The artificial intelligence (AI) revolution has already claimed its first victims in the publishing world. Literary translators − the most fragile link and the most exposed to the AI tsunami − are witnessing their working conditions worsen by the day and their orders dwindle. As the use of automatic translation programs like DeepL becomes increasingly widespread, the job of a translator is increasingly reduced to post-editing contracts (using a text pre-translated by a machine).

According to Jörn Cambreleng, the director of Atlas, an organization promoting literary translation, this practice is still considered “shameful” among publishers, who never mention AI use on book covers, but also among translators, who accept this type of cheaper contract only due to a lack of other options.
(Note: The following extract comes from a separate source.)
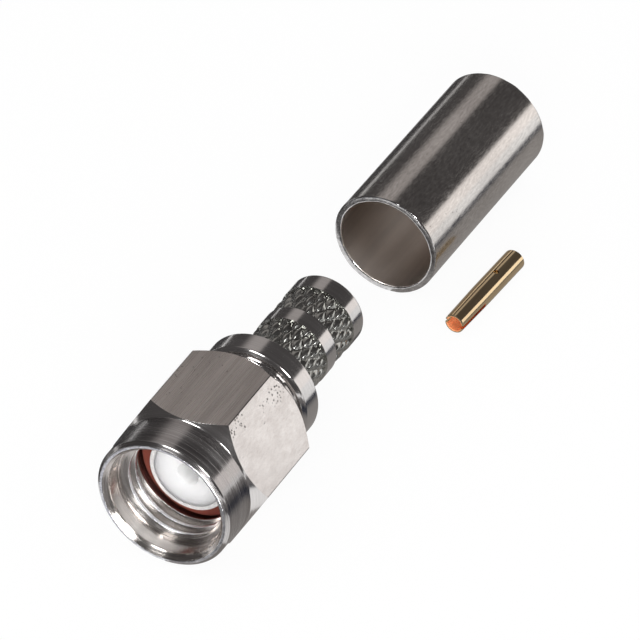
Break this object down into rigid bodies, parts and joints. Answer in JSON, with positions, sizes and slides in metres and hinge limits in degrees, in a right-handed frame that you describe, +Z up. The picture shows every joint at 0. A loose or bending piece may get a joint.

The latest survey on machine translation and post-editing conducted by the French Literary Translators’ Association (ATLF) in December 2022 among 400 people already showed a “strong lack of transparency from publishers” on AI use and “lower compensation” (lower than average translation rates in 68% of cases). […]

ATLF secretary Peggy Rolland is concerned about the arrival of AI and fears a chain reaction of challenges, starting with legal ones. “Translators are authors and must receive royalties on each book sale (usually between 1% and 2%). “However, publishers who use AI want to pay us as self-employed contractors, which is not legal,” Rolland pointed out.

Unfortunately, I don’t see a way to fight this other than an unlikely multinational legal ban — translators are self-employed (as far as I know) and inherently hard to organize. But it’s a wretched development.

Comments

  1. This is the sort of thing the EU can and does regulate, isn’t it? If they can tame Apple and Google and regulate appelations and such?

  2. I hope so, but that will only help a smallish subset of translators. Maybe it will start the ball rolling, though…

  3. Not to mention that literary translation is one of the most subtle and nuanced of the various type of translation. It is probably the least amenable to AI translation.

  4. “Literary” here means something like “sold in a bookshop” as opposed to “assigned in a literature class”. Is it too optimistic to hope that computers translating Dan Brown, sports reports, and recipes will free up human translators for belles lettres? Yes. Yes it is.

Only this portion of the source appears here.